--- BEGIN ---

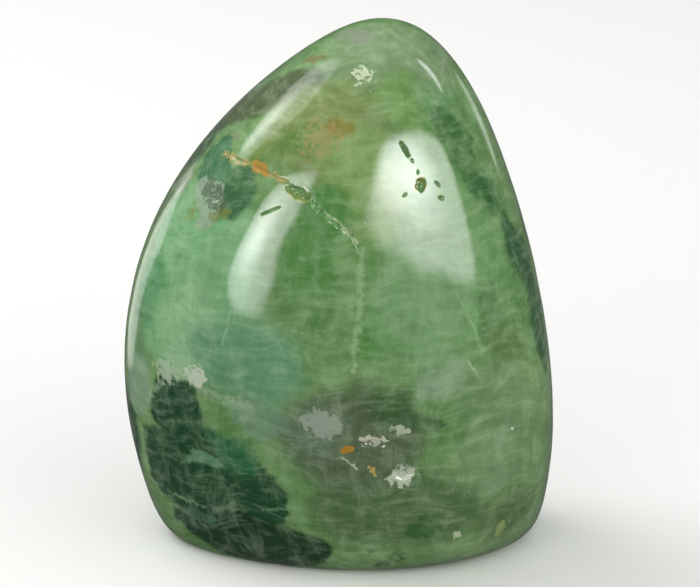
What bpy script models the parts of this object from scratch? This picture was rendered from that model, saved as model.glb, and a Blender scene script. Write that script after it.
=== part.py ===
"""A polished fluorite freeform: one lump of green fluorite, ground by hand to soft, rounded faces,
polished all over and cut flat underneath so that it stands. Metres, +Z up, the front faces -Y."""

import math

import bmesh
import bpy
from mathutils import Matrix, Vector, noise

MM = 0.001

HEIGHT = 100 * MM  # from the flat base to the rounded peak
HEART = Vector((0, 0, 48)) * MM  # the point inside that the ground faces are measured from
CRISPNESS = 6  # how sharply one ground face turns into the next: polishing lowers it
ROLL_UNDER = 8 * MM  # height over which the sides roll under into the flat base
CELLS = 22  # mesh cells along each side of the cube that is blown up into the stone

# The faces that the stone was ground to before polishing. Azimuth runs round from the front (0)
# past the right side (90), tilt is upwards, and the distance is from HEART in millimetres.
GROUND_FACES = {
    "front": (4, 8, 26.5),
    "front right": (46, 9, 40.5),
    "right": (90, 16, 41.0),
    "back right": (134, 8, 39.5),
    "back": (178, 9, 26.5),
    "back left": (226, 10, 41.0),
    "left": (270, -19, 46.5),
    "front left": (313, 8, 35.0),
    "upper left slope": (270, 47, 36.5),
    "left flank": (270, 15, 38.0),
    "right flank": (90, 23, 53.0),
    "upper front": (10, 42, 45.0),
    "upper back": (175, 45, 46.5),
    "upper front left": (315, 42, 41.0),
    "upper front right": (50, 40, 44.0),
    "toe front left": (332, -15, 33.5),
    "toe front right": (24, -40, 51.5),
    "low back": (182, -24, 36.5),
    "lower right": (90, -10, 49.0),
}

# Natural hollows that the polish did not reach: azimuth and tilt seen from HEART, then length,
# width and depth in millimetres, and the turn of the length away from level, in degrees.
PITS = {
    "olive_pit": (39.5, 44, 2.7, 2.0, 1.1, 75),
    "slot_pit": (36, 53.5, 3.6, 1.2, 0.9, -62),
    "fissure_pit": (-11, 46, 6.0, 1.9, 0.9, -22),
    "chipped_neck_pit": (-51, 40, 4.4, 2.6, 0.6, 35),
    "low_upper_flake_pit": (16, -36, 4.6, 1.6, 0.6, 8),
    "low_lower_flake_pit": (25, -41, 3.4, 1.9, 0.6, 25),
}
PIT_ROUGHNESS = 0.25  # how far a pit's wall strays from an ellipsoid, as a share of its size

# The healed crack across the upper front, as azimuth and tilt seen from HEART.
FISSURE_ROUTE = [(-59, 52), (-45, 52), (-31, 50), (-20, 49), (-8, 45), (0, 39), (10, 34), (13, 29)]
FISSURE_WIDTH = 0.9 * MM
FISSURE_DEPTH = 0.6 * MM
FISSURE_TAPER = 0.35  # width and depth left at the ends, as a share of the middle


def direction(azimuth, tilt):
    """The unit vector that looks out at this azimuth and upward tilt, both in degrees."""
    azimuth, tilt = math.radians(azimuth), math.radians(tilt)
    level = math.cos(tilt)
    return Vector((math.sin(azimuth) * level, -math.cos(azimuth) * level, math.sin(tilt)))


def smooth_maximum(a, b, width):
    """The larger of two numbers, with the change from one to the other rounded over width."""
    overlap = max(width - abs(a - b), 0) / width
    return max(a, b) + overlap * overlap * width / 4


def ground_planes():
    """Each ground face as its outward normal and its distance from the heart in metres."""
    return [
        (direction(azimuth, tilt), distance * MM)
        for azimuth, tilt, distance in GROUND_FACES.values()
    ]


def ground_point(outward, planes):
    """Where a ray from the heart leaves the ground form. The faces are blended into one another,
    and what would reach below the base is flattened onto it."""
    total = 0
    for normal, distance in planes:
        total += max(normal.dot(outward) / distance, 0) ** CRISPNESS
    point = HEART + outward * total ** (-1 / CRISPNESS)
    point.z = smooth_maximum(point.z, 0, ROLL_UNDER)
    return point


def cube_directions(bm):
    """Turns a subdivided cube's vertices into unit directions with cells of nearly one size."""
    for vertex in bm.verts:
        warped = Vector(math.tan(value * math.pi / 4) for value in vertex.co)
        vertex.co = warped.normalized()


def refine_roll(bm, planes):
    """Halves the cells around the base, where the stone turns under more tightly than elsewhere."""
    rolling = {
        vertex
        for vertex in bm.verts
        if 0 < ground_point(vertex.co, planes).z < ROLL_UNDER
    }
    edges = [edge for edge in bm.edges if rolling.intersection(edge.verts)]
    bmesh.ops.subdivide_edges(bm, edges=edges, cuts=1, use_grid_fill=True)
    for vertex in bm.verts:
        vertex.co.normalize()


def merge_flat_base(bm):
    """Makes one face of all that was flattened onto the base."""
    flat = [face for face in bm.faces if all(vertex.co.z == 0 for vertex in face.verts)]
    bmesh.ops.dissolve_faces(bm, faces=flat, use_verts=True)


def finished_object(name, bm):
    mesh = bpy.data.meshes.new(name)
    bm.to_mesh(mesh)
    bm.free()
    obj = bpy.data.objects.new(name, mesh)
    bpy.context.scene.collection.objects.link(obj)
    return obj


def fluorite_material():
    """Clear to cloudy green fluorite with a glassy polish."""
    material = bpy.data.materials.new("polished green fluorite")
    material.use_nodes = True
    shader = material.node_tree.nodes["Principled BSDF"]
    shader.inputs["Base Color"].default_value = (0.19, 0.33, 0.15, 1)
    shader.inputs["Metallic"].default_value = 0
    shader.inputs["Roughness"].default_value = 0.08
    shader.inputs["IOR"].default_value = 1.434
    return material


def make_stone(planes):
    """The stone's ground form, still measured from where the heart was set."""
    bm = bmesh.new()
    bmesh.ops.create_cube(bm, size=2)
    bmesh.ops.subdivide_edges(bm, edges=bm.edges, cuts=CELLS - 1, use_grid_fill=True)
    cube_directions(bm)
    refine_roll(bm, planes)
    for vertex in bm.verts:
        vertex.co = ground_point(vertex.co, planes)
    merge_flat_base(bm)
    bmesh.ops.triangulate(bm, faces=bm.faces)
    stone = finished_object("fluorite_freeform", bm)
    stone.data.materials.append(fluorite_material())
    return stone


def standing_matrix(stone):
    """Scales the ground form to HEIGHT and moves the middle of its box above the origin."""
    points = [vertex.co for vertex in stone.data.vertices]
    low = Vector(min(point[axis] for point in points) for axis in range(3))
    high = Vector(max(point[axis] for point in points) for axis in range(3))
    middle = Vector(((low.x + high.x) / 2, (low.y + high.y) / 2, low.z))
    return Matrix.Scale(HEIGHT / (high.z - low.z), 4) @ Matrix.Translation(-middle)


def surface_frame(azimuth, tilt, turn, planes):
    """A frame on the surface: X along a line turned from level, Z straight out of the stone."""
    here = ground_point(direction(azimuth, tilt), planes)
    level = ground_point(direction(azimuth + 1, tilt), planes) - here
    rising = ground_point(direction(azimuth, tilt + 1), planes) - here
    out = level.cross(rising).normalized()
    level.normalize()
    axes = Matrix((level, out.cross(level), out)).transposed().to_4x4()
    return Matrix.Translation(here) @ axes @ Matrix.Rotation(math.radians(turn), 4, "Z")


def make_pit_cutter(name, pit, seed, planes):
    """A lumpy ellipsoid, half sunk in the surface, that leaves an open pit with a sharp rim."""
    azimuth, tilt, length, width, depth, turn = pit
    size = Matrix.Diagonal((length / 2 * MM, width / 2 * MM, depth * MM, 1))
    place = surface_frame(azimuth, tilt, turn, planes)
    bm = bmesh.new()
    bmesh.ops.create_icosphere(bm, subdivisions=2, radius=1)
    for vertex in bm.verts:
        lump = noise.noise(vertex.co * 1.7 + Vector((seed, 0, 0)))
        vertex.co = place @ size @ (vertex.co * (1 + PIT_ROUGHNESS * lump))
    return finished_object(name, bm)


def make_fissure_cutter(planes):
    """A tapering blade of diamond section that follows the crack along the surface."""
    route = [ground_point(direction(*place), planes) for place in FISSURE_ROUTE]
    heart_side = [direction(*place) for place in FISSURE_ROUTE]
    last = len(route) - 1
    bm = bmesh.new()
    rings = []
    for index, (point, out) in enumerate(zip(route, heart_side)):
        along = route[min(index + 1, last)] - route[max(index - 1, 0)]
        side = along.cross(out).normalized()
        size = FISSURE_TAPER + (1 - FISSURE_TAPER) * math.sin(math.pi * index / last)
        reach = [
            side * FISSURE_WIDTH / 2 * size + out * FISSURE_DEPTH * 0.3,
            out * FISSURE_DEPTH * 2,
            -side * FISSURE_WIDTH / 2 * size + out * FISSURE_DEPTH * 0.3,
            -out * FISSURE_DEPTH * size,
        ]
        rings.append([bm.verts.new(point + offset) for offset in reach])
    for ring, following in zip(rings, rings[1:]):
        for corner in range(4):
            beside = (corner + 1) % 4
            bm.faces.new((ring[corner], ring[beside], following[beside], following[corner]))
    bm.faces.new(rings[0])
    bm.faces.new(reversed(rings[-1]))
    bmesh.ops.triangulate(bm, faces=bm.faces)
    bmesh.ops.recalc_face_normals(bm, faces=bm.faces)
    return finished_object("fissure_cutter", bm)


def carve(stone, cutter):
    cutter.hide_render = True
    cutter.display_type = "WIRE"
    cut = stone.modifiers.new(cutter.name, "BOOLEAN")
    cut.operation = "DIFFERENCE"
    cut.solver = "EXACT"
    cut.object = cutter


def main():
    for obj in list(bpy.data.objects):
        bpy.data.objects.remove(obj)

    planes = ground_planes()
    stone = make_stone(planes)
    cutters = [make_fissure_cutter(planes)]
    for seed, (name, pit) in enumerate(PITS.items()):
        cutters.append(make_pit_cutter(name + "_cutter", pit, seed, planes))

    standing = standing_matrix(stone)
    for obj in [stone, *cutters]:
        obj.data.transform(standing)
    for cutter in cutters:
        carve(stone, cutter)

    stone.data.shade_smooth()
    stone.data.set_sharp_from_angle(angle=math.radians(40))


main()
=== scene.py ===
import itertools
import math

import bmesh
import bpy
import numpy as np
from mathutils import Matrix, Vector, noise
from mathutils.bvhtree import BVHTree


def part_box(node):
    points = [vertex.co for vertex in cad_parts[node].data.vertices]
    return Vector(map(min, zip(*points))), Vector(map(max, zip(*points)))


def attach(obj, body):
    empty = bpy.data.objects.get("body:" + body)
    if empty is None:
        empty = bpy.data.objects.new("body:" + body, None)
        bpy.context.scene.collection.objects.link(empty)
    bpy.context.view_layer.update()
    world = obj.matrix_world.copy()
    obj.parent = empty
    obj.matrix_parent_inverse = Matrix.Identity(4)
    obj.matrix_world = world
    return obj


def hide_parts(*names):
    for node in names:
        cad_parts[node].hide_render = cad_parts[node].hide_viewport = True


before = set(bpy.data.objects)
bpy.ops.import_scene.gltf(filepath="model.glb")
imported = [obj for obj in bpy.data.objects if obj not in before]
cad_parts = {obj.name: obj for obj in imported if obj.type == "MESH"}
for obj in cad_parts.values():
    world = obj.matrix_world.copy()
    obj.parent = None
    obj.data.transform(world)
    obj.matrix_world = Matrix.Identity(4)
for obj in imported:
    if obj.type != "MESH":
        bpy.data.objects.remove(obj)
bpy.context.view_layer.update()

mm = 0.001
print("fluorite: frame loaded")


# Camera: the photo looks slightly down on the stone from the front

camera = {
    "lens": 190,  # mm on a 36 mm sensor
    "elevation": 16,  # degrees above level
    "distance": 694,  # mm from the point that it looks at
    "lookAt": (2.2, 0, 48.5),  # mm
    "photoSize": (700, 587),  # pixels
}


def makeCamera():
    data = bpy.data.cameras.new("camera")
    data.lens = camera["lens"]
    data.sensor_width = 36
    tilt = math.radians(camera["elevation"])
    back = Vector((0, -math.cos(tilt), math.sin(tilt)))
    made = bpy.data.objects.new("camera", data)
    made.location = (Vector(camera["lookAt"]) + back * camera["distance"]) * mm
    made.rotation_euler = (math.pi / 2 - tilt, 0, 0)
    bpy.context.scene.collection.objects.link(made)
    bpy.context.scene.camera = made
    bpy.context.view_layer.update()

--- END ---

* INSTRUCTIONS TO FOLLOW *
Copy exactly the lines that run from the first line of the data to the line containing "into the stone", please, with both ends included and nothing else.

* EXPECTED ANSWER *
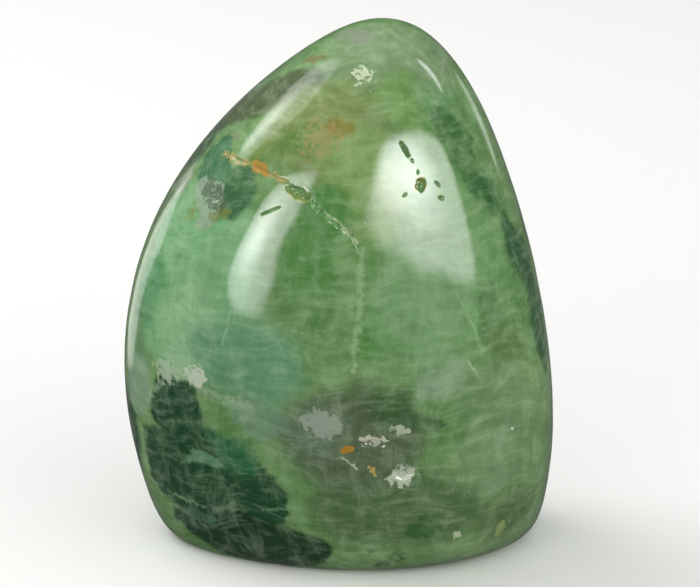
What bpy script models the parts of this object from scratch? This picture was rendered from that model, saved as model.glb, and a Blender scene script. Write that script after it.
=== part.py ===
"""A polished fluorite freeform: one lump of green fluorite, ground by hand to soft, rounded faces,
polished all over and cut flat underneath so that it stands. Metres, +Z up, the front faces -Y."""

import math

import bmesh
import bpy
from mathutils import Matrix, Vector, noise

MM = 0.001

HEIGHT = 100 * MM  # from the flat base to the rounded peak
HEART = Vector((0, 0, 48)) * MM  # the point inside that the ground faces are measured from
CRISPNESS = 6  # how sharply one ground face turns into the next: polishing lowers it
ROLL_UNDER = 8 * MM  # height over which the sides roll under into the flat base
CELLS = 22  # mesh cells along each side of the cube that is blown up into the stone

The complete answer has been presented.